CulverLab / sparcd

https://wildcatresearch.arizona.edu/
GNU General Public License v3.0
4 stars 7 forks source link

Problem: Minio service is unresponsive after server reboot #70

Open smalusa opened 2 years ago

smalusa commented 2 years ago

Describe the bug After department update of servers, MINIO did not reconnect -

To Reproduce Monthly server update at SNRE

  1. Login page of SPARCd program and input login information
  2. Login
  3. Error is produced "Invalid URL, Username or Password"
  4. This is alleviated when Julian SSH'd the server
  5. Not sure if it will repeat with each update service

OS and Environment (please complete the following information):

Chris-Schnaufer commented 1 year ago

This appears to be caused by a tmux session needing to be established on the server and left running.

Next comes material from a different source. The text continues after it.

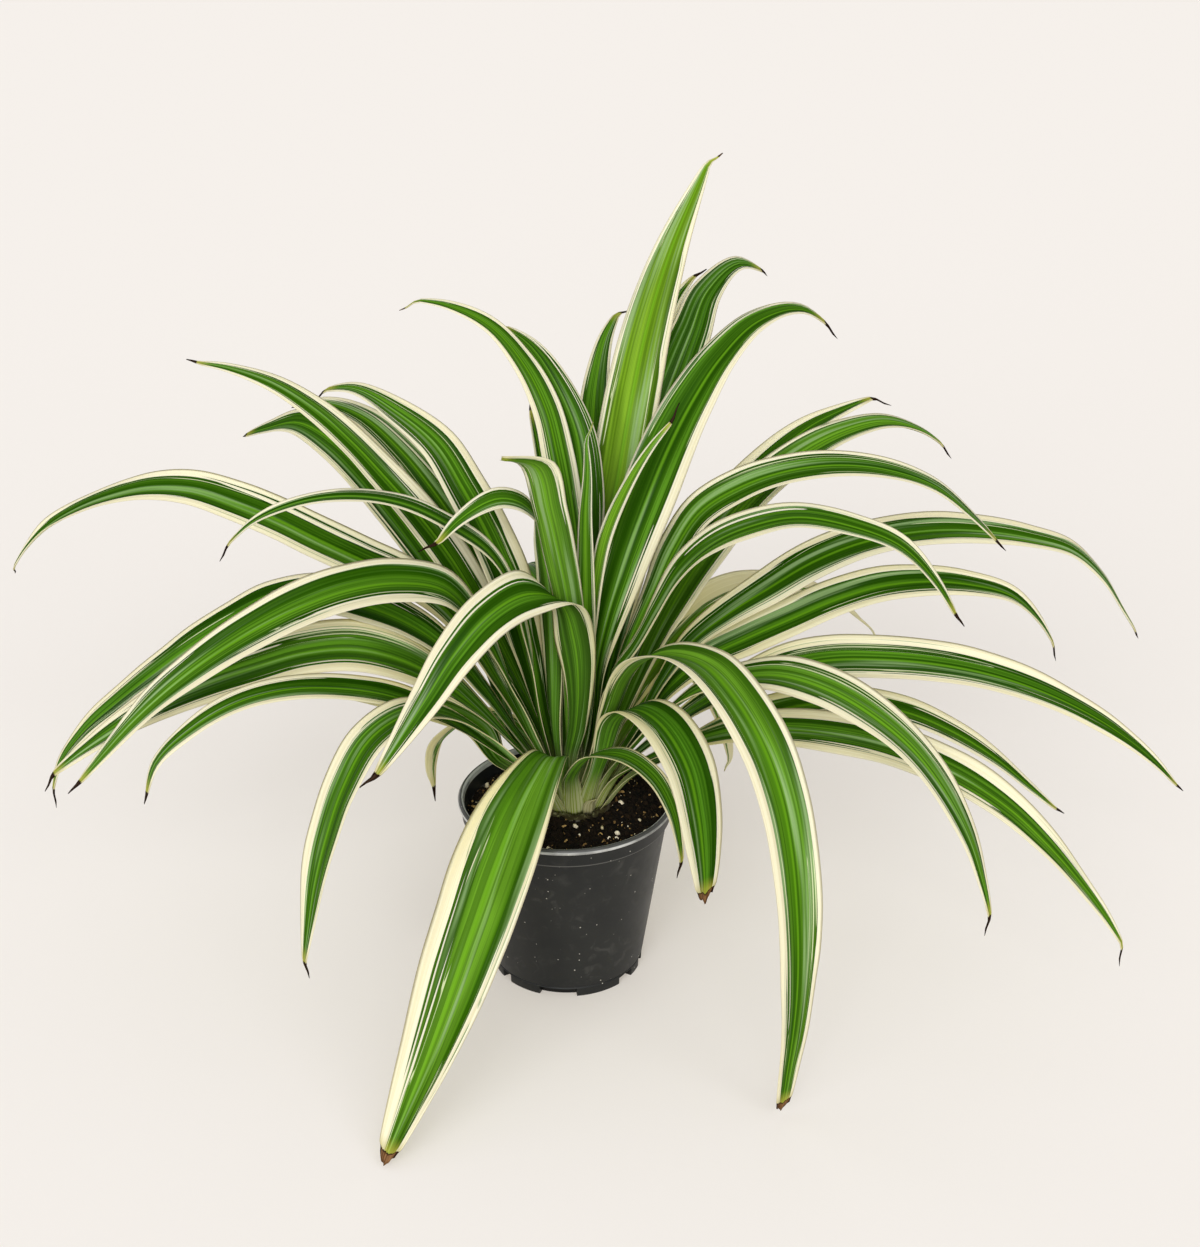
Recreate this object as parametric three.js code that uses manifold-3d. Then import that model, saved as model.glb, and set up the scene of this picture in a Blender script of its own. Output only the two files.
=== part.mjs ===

Paraphrased from a Slack conversation with @julianpistorius:

The workaround is to ssh into the server as the minio user, then create a tmux session, disconnect from the tmux session, and then log out. That automatically starts the containers and keeps them running.

Note that you have to be on campus or on the VPN to ssh in

Chris-Schnaufer commented 1 year ago

@julianpistorius Is there a way to automate this?

julianpistorius commented 1 year ago

@Chris-Schnaufer I think we need to do this:

loginctl enable-linger minio

From: https://wiki.archlinux.org/title/Systemd/User#Automatic_start-up_of_systemd_user_instances

julianpistorius commented 1 year ago

I've enabled this. Let's see if this solves the problem by seeing if the services come back online after the maintenance on Thursday.

julianpistorius commented 1 year ago

It seems to be up. Just not sure if the server was restarted or not. @Chris-Schnaufer can you log in and check uptime?